Problem to work on -
Return, word for word, every line that follows.

Raw data -
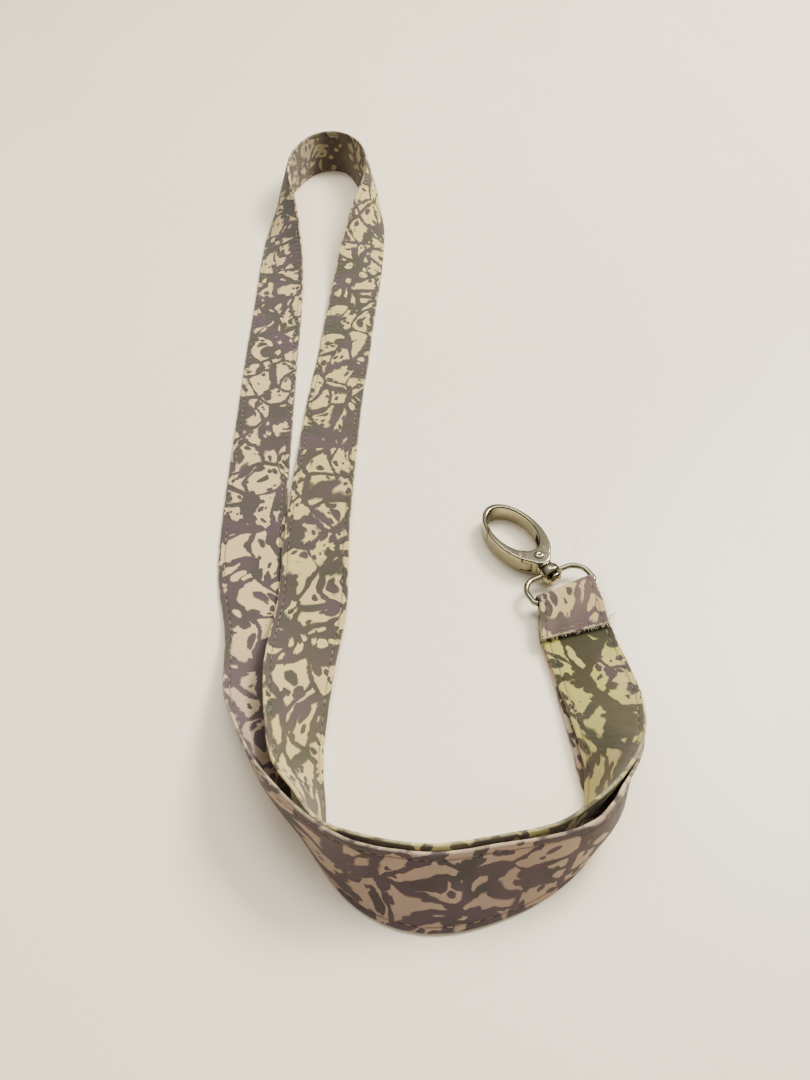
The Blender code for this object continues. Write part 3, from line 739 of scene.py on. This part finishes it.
def gate_zone(half_crack, share):
    """Outline that holds the gate, drawn in by half of the crack, up to a share of the band."""
    tip = GATE_TIP + degrees(half_crack / OVAL_HALF_LENGTH)
    lap = GATE_LAP + degrees(half_crack / OVAL_HALF_LENGTH)
    clear = -14
    outside = [band(-1.5)(tip), (clear, OVAL_CENTRE), (clear, PIVOT)]
    heel = arc(circle(GATE_HEEL + half_crack, (0, PIVOT)), 180, 110)
    inside = [(-1.8, OVAL_CENTRE + 5), band(2)(lap)]
    return arc(band(share), lap, tip, 2) + outside + heel + inside


def oval_plate(name):
    outside = arc(outer_oval, -62, 242) + arc(circle(BASE_RADIUS, (0, PIVOT)), 210, 330, 6)
    inside = arc(eye_oval, 0, 357)
    return plate_mesh(name, [outside, inside], HOOK_HEIGHT, HOOK_BEVEL)


def pin(radius):
    """A bar along the rivet's axis, longer than the hook is high."""
    return plate_mesh("pin", [arc(circle(radius, (0, PIVOT)), 0, 353, 8)], 2 * HOOK_HEIGHT)


def loop_mesh():
    side, depth = LOOP_HALF_WIDTH, LOOP_DEPTH
    low, high = LOOP_BAR_CORNER, LOOP_BOW_CORNER
    end = (COLLAR_RADIUS + COLLAR_BORE) / 2
    right = (
        [(end, depth)]
        + arc(circle(high, (side - high, depth - high)), 90, 0, 5)
        + arc(circle(low, (side - low, low)), 0, -90, 9)
    )
    left = [(-x, y) for x, y in reversed(right)]
    wire = wire_mesh("loop_wire", right + left, WIRE_RADIUS, 8)
    corners = [
        (COLLAR_BORE, COLLAR_END),
        (COLLAR_RADIUS, COLLAR_END),
        (COLLAR_RADIUS, COLLAR_START),
        (COLLAR_BORE, COLLAR_START),
    ]
    collar = turned_mesh("collar", rounded_profile(corners, 1.0), closed=True)
    return boolean(wire, "UNION", collar)


def hook_mesh():
    hook = oval_plate("hook")
    corners = [
        (0, PIVOT - 2),
        (FLANGE_RADIUS - 0.1, PIVOT - 2),
        (FLANGE_RADIUS, PIVOT - 2.8),
        (FLANGE_RADIUS, FLANGE_START),
        (STEM_RADIUS, FLANGE_START),
        (STEM_RADIUS, HEAD_END),
        (HEAD_RADIUS, HEAD_END),
        (HEAD_RADIUS * 0.95, HEAD_START + 0.3),
        (HEAD_RADIUS * 0.5, HEAD_START),
        (0, HEAD_START),
    ]
    hook = boolean(hook, "UNION", turned_mesh("stem", rounded_profile(corners, 0.4)))
    opening = plate_mesh("opening", [gate_zone(-HALF_CRACK, NOSE_SHARE)], 2 * HOOK_HEIGHT)
    hook = boolean(hook, "DIFFERENCE", opening)
    pocket = [(4.0, 17.2), (5.6, 19.6), (6.2, 21.8), (3.5, 22.3)]
    mouth = [(-10, PIVOT + 6), (-10, PIVOT - 0.75)]
    slot = arc(circle(SLOT_RADIUS, (0, PIVOT)), 208, 405, 7) + pocket + mouth
    hook = boolean(hook, "DIFFERENCE", plate_mesh("slot", [slot], SLOT_HEIGHT))
    return boolean(hook, "DIFFERENCE", pin(RIVET_HOLE_RADIUS))


def gate_mesh():
    plate = oval_plate("gate")
    zone = plate_mesh("zone", [gate_zone(HALF_CRACK, GATE_SHARE)], 2 * HOOK_HEIGHT)
    gate = boolean(plate, "INTERSECT", zone)
    flank = arc(outer_oval, 207, 236)
    tongue = arc(circle(TONGUE_RADIUS, (0, PIVOT)), 212, 415, 7) + [(-3.0, 19.2)] + flank
    gate = boolean(gate, "UNION", plate_mesh("tongue", [tongue], TONGUE_HEIGHT))
    room = arc(circle(SPRING_ROOM_RADIUS, (0, PIVOT)), 0, 353, 8)
    gate = boolean(gate, "DIFFERENCE", plate_mesh("room", [room], SPRING_ROOM))
    return boolean(gate, "DIFFERENCE", pin(RIVET_HOLE_RADIUS))


def rivet_mesh():
    """Domed head on each side with the dimple left by peening."""
    face = HOOK_HEIGHT / 2 + RIVET_GAP
    upper = [
        (0, face + 0.34),
        (0.35, face + 0.36),
        (0.6, face + 0.46),
        (1.0, face + 0.42),
        (1.35, face + 0.26),
        (1.5, face + 0.06),
        (1.5, face),
        (RIVET_RADIUS, face),
    ]
    profile = upper + [(r, -h) for r, h in reversed(upper)]
    mesh = turned_mesh("gate_rivet_round", profile, steps=48, upright=True)
    mesh.transform(Matrix.Translation((0, PIVOT * MM, 0)))
    return mesh


def with_edges(mesh):
    """The mesh shaded smooth, except at edges sharper than 35 degrees."""
    mesh.shade_smooth()
    mesh.set_sharp_from_angle(angle=radians(35))
    return mesh


# ---- materials ----


def set_stops(ramp, stops):
    """Give a colour ramp its stops, each of a position and a colour."""
    elements = ramp.color_ramp.elements
    while len(elements) < len(stops):
        elements.new(0.5)
    for element, (at, tone) in zip(elements, stops):
        element.position = at
        element.color = (*tone, 1)


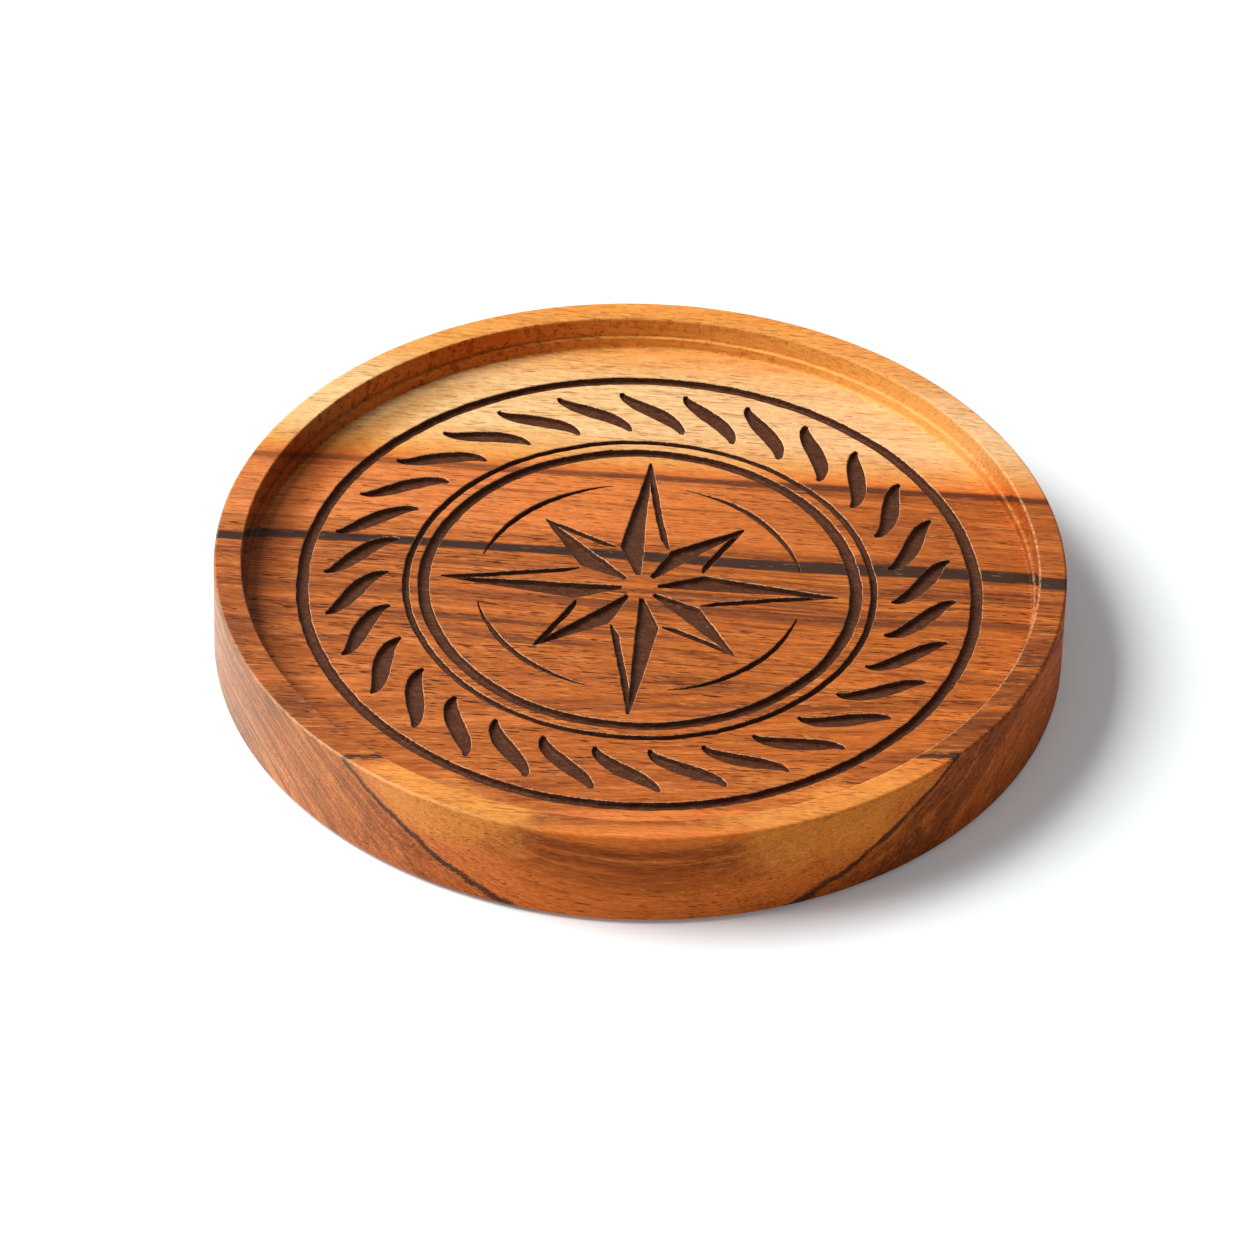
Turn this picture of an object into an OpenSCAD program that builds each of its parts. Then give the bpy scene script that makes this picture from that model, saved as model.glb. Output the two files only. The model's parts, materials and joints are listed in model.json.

Finished answer -
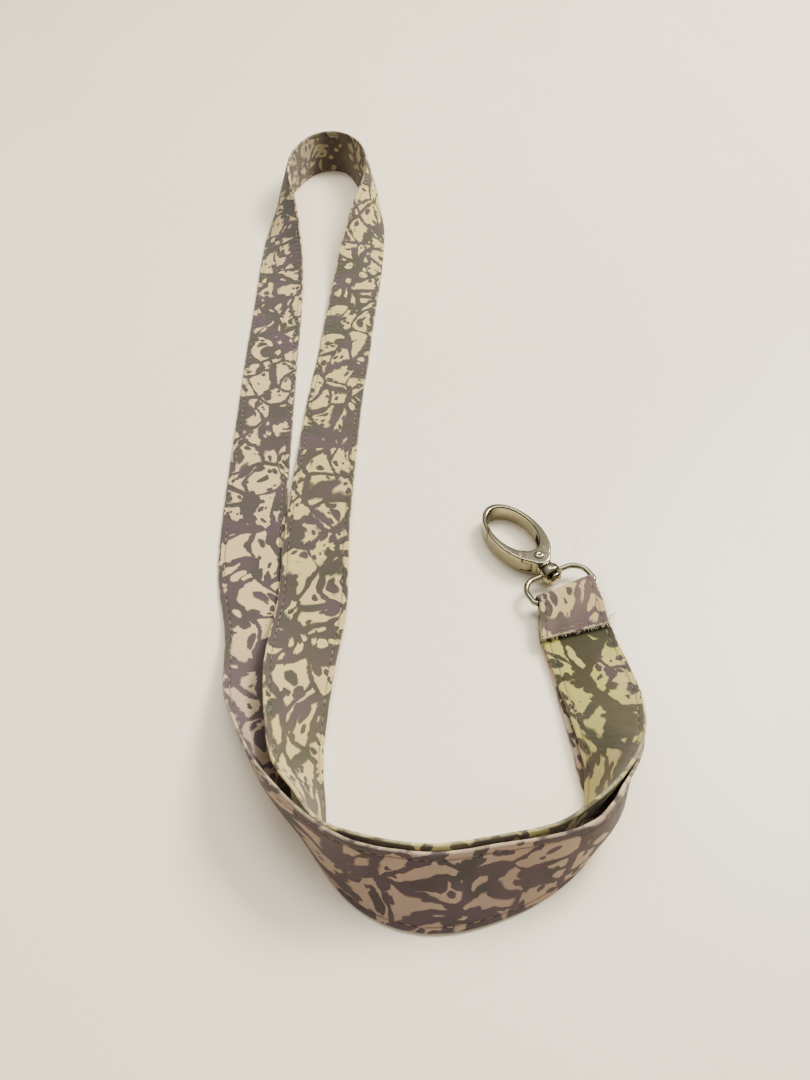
The Blender code for this object continues. Write part 3, from line 739 of scene.py on. This part finishes it.
def gate_zone(half_crack, share):
    """Outline that holds the gate, drawn in by half of the crack, up to a share of the band."""
    tip = GATE_TIP + degrees(half_crack / OVAL_HALF_LENGTH)
    lap = GATE_LAP + degrees(half_crack / OVAL_HALF_LENGTH)
    clear = -14
    outside = [band(-1.5)(tip), (clear, OVAL_CENTRE), (clear, PIVOT)]
    heel = arc(circle(GATE_HEEL + half_crack, (0, PIVOT)), 180, 110)
    inside = [(-1.8, OVAL_CENTRE + 5), band(2)(lap)]
    return arc(band(share), lap, tip, 2) + outside + heel + inside


def oval_plate(name):
    outside = arc(outer_oval, -62, 242) + arc(circle(BASE_RADIUS, (0, PIVOT)), 210, 330, 6)
    inside = arc(eye_oval, 0, 357)
    return plate_mesh(name, [outside, inside], HOOK_HEIGHT, HOOK_BEVEL)


def pin(radius):
    """A bar along the rivet's axis, longer than the hook is high."""
    return plate_mesh("pin", [arc(circle(radius, (0, PIVOT)), 0, 353, 8)], 2 * HOOK_HEIGHT)


def loop_mesh():
    side, depth = LOOP_HALF_WIDTH, LOOP_DEPTH
    low, high = LOOP_BAR_CORNER, LOOP_BOW_CORNER
    end = (COLLAR_RADIUS + COLLAR_BORE) / 2
    right = (
        [(end, depth)]
        + arc(circle(high, (side - high, depth - high)), 90, 0, 5)
        + arc(circle(low, (side - low, low)), 0, -90, 9)
    )
    left = [(-x, y) for x, y in reversed(right)]
    wire = wire_mesh("loop_wire", right + left, WIRE_RADIUS, 8)
    corners = [
        (COLLAR_BORE, COLLAR_END),
        (COLLAR_RADIUS, COLLAR_END),
        (COLLAR_RADIUS, COLLAR_START),
        (COLLAR_BORE, COLLAR_START),
    ]
    collar = turned_mesh("collar", rounded_profile(corners, 1.0), closed=True)
    return boolean(wire, "UNION", collar)


def hook_mesh():
    hook = oval_plate("hook")
    corners = [
        (0, PIVOT - 2),
        (FLANGE_RADIUS - 0.1, PIVOT - 2),
        (FLANGE_RADIUS, PIVOT - 2.8),
        (FLANGE_RADIUS, FLANGE_START),
        (STEM_RADIUS, FLANGE_START),
        (STEM_RADIUS, HEAD_END),
        (HEAD_RADIUS, HEAD_END),
        (HEAD_RADIUS * 0.95, HEAD_START + 0.3),
        (HEAD_RADIUS * 0.5, HEAD_START),
        (0, HEAD_START),
    ]
    hook = boolean(hook, "UNION", turned_mesh("stem", rounded_profile(corners, 0.4)))
    opening = plate_mesh("opening", [gate_zone(-HALF_CRACK, NOSE_SHARE)], 2 * HOOK_HEIGHT)
    hook = boolean(hook, "DIFFERENCE", opening)
    pocket = [(4.0, 17.2), (5.6, 19.6), (6.2, 21.8), (3.5, 22.3)]
    mouth = [(-10, PIVOT + 6), (-10, PIVOT - 0.75)]
    slot = arc(circle(SLOT_RADIUS, (0, PIVOT)), 208, 405, 7) + pocket + mouth
    hook = boolean(hook, "DIFFERENCE", plate_mesh("slot", [slot], SLOT_HEIGHT))
    return boolean(hook, "DIFFERENCE", pin(RIVET_HOLE_RADIUS))


def gate_mesh():
    plate = oval_plate("gate")
    zone = plate_mesh("zone", [gate_zone(HALF_CRACK, GATE_SHARE)], 2 * HOOK_HEIGHT)
    gate = boolean(plate, "INTERSECT", zone)
    flank = arc(outer_oval, 207, 236)
    tongue = arc(circle(TONGUE_RADIUS, (0, PIVOT)), 212, 415, 7) + [(-3.0, 19.2)] + flank
    gate = boolean(gate, "UNION", plate_mesh("tongue", [tongue], TONGUE_HEIGHT))
    room = arc(circle(SPRING_ROOM_RADIUS, (0, PIVOT)), 0, 353, 8)
    gate = boolean(gate, "DIFFERENCE", plate_mesh("room", [room], SPRING_ROOM))
    return boolean(gate, "DIFFERENCE", pin(RIVET_HOLE_RADIUS))


def rivet_mesh():
    """Domed head on each side with the dimple left by peening."""
    face = HOOK_HEIGHT / 2 + RIVET_GAP
    upper = [
        (0, face + 0.34),
        (0.35, face + 0.36),
        (0.6, face + 0.46),
        (1.0, face + 0.42),
        (1.35, face + 0.26),
        (1.5, face + 0.06),
        (1.5, face),
        (RIVET_RADIUS, face),
    ]
    profile = upper + [(r, -h) for r, h in reversed(upper)]
    mesh = turned_mesh("gate_rivet_round", profile, steps=48, upright=True)
    mesh.transform(Matrix.Translation((0, PIVOT * MM, 0)))
    return mesh


def with_edges(mesh):
    """The mesh shaded smooth, except at edges sharper than 35 degrees."""
    mesh.shade_smooth()
    mesh.set_sharp_from_angle(angle=radians(35))
    return mesh


# ---- materials ----


def set_stops(ramp, stops):
    """Give a colour ramp its stops, each of a position and a colour."""
    elements = ramp.color_ramp.elements
    while len(elements) < len(stops):
        elements.new(0.5)
    for element, (at, tone) in zip(elements, stops):
        element.position = at
        element.color = (*tone, 1)


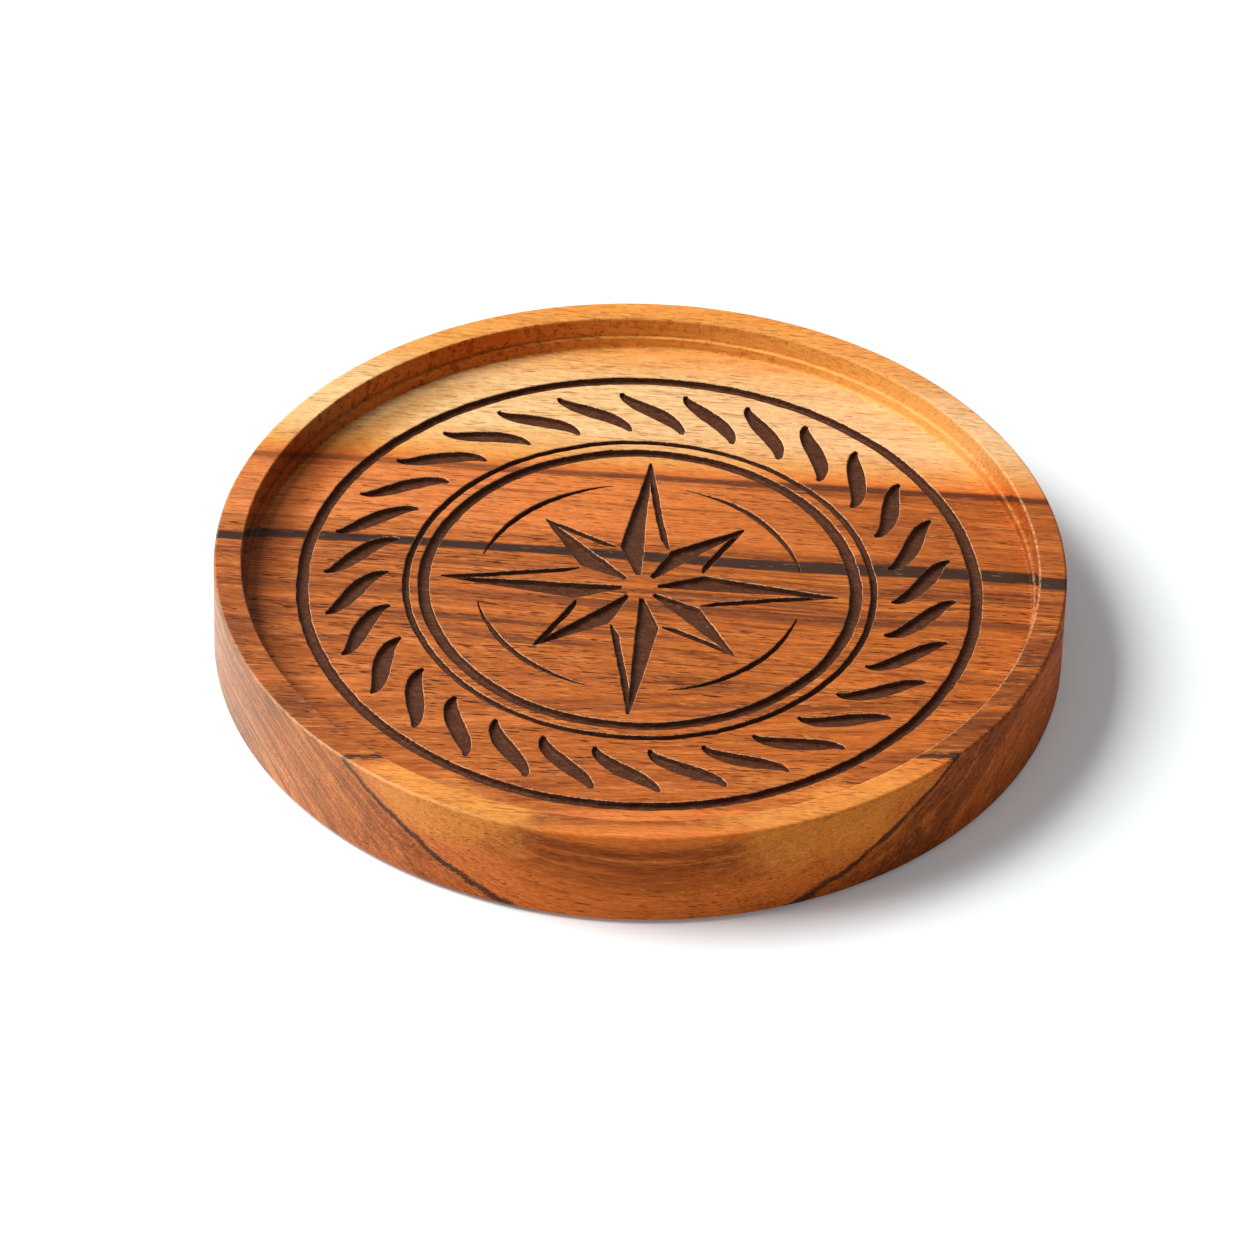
Turn this picture of an object into an OpenSCAD program that builds each of its parts. Then give the bpy scene script that makes this picture from that model, saved as model.glb. Output the two files only. The model's parts, materials and joints are listed in model.json.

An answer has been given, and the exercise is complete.